- _Data provided_:

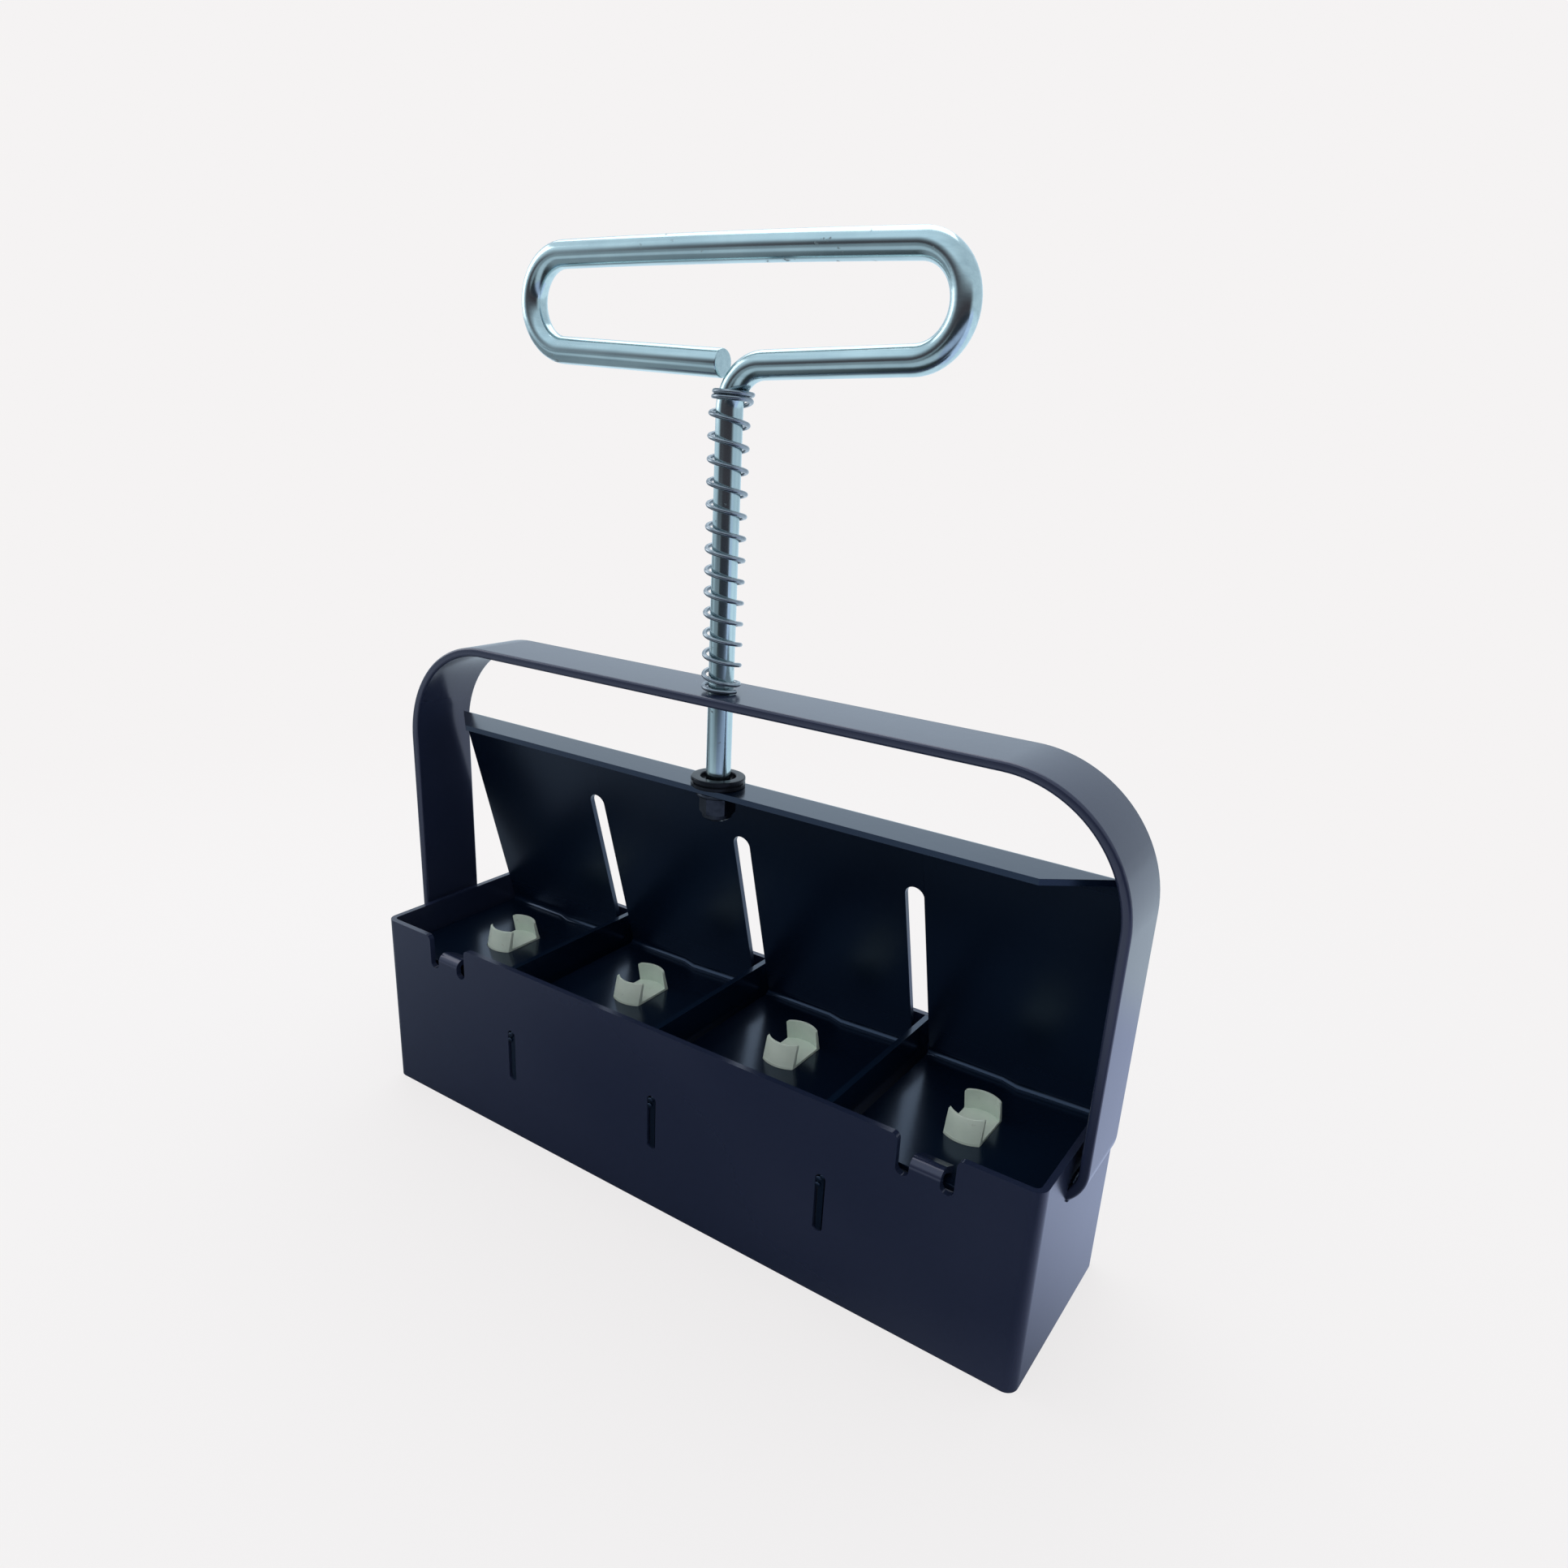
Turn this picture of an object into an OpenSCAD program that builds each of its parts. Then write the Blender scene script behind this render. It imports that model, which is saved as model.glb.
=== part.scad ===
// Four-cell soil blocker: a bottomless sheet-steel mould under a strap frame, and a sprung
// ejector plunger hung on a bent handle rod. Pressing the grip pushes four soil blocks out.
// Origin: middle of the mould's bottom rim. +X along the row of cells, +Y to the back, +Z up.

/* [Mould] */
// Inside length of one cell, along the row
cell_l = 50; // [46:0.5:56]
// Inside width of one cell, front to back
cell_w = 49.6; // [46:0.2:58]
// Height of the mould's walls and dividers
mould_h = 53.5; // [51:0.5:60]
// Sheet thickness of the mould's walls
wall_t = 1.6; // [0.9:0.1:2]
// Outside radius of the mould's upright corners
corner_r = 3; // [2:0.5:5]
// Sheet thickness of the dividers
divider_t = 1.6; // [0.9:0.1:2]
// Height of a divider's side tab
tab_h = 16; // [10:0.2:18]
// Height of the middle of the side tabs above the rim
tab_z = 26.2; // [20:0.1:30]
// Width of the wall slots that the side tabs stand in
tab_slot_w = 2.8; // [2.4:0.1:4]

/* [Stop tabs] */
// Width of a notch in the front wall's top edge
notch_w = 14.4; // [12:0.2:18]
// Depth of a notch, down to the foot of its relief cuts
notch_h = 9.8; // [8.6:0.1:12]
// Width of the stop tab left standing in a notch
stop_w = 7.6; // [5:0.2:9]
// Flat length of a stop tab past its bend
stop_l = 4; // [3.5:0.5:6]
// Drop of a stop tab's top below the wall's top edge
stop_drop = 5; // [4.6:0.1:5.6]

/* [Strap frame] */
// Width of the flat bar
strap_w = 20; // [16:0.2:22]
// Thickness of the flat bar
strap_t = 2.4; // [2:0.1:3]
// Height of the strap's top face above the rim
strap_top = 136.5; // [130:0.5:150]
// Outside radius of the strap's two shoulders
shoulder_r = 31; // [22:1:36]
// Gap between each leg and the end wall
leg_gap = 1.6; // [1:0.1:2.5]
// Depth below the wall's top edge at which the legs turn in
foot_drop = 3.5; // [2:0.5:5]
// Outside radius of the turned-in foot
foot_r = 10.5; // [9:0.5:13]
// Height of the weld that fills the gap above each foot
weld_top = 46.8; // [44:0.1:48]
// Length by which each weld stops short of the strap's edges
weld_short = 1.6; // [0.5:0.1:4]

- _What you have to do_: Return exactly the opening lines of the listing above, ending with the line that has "back, +Z up.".

- _Solution_:
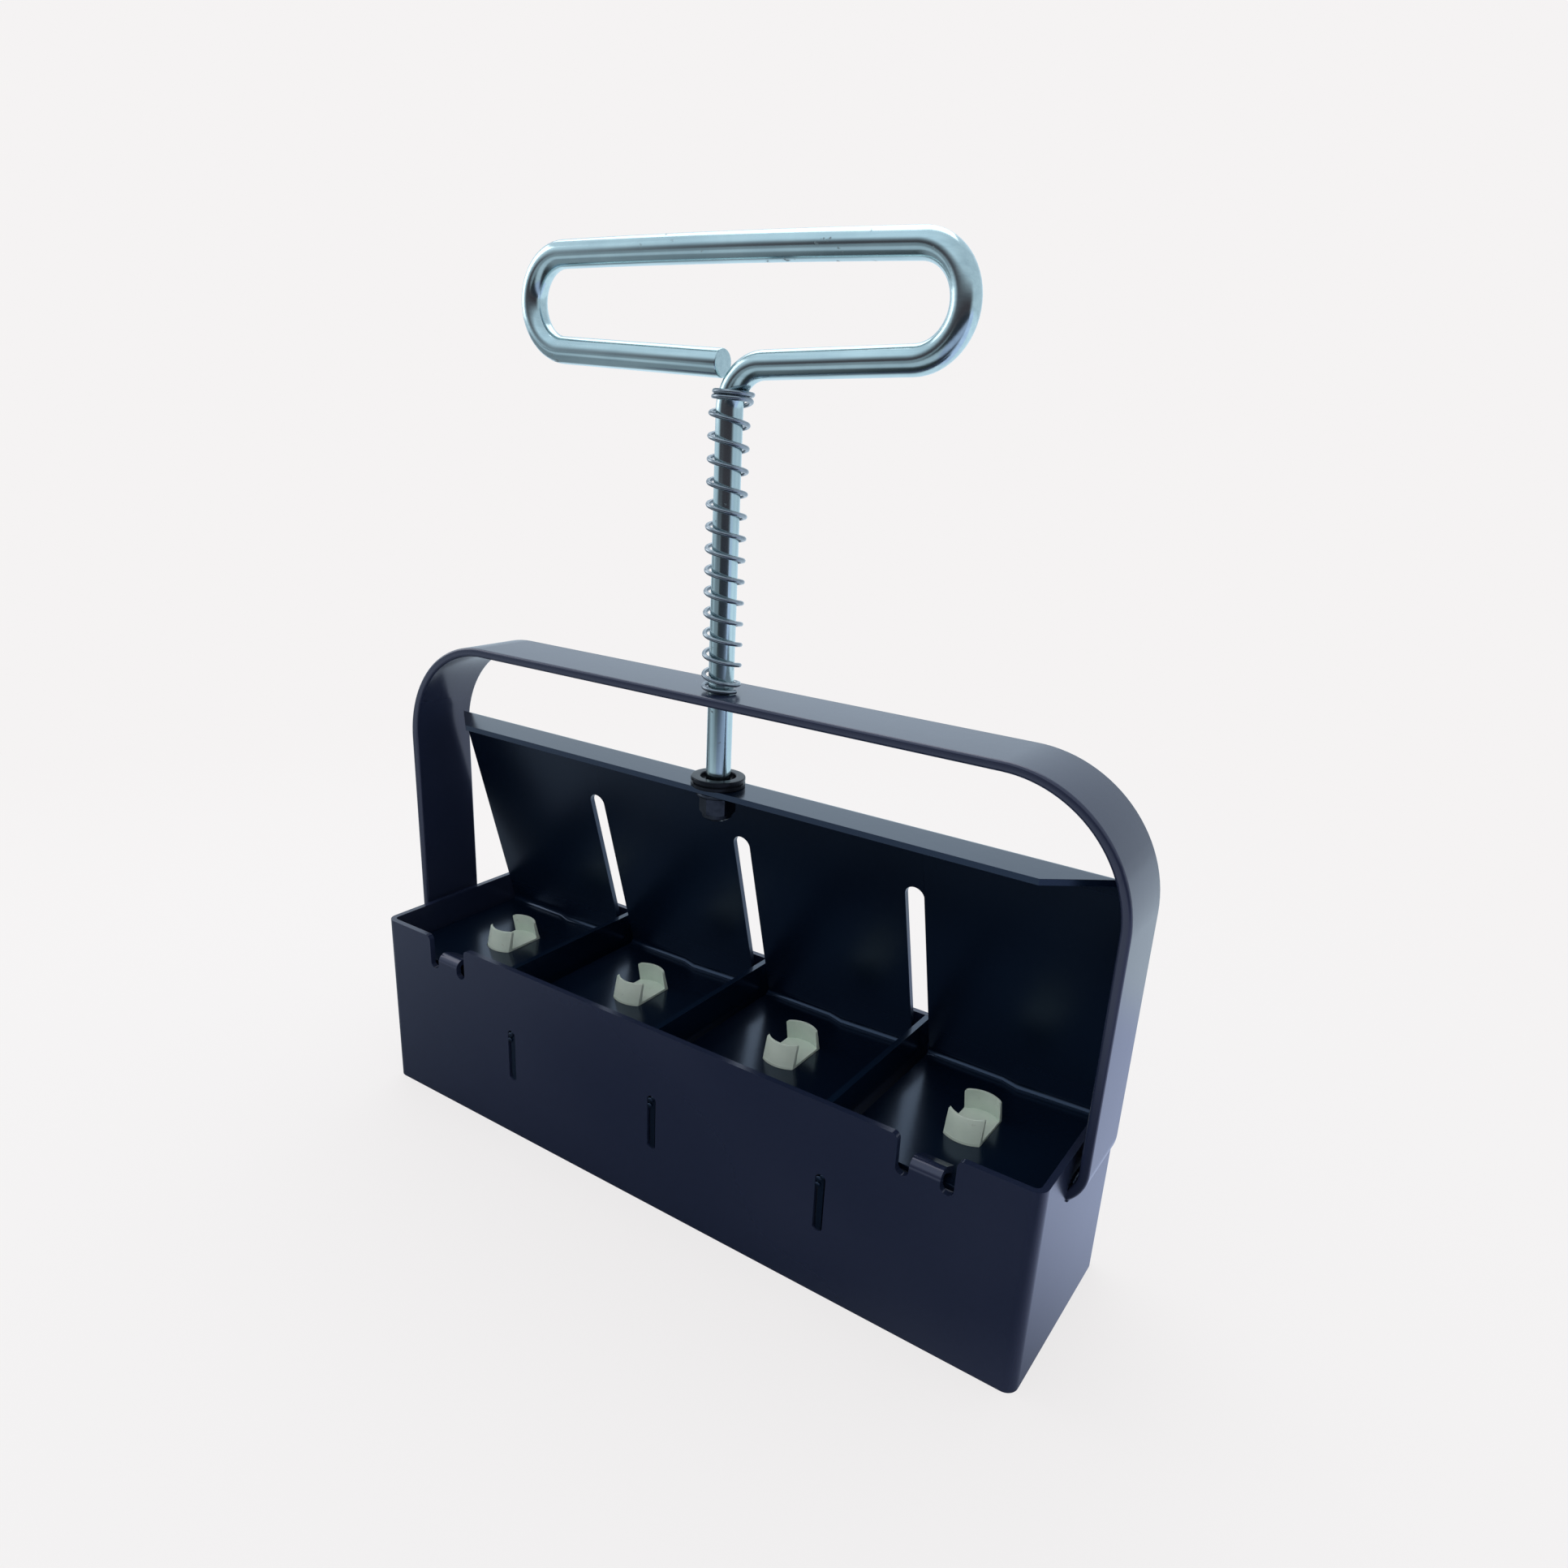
Turn this picture of an object into an OpenSCAD program that builds each of its parts. Then write the Blender scene script behind this render. It imports that model, which is saved as model.glb.
=== part.scad ===
// Four-cell soil blocker: a bottomless sheet-steel mould under a strap frame, and a sprung
// ejector plunger hung on a bent handle rod. Pressing the grip pushes four soil blocks out.
// Origin: middle of the mould's bottom rim. +X along the row of cells, +Y to the back, +Z up.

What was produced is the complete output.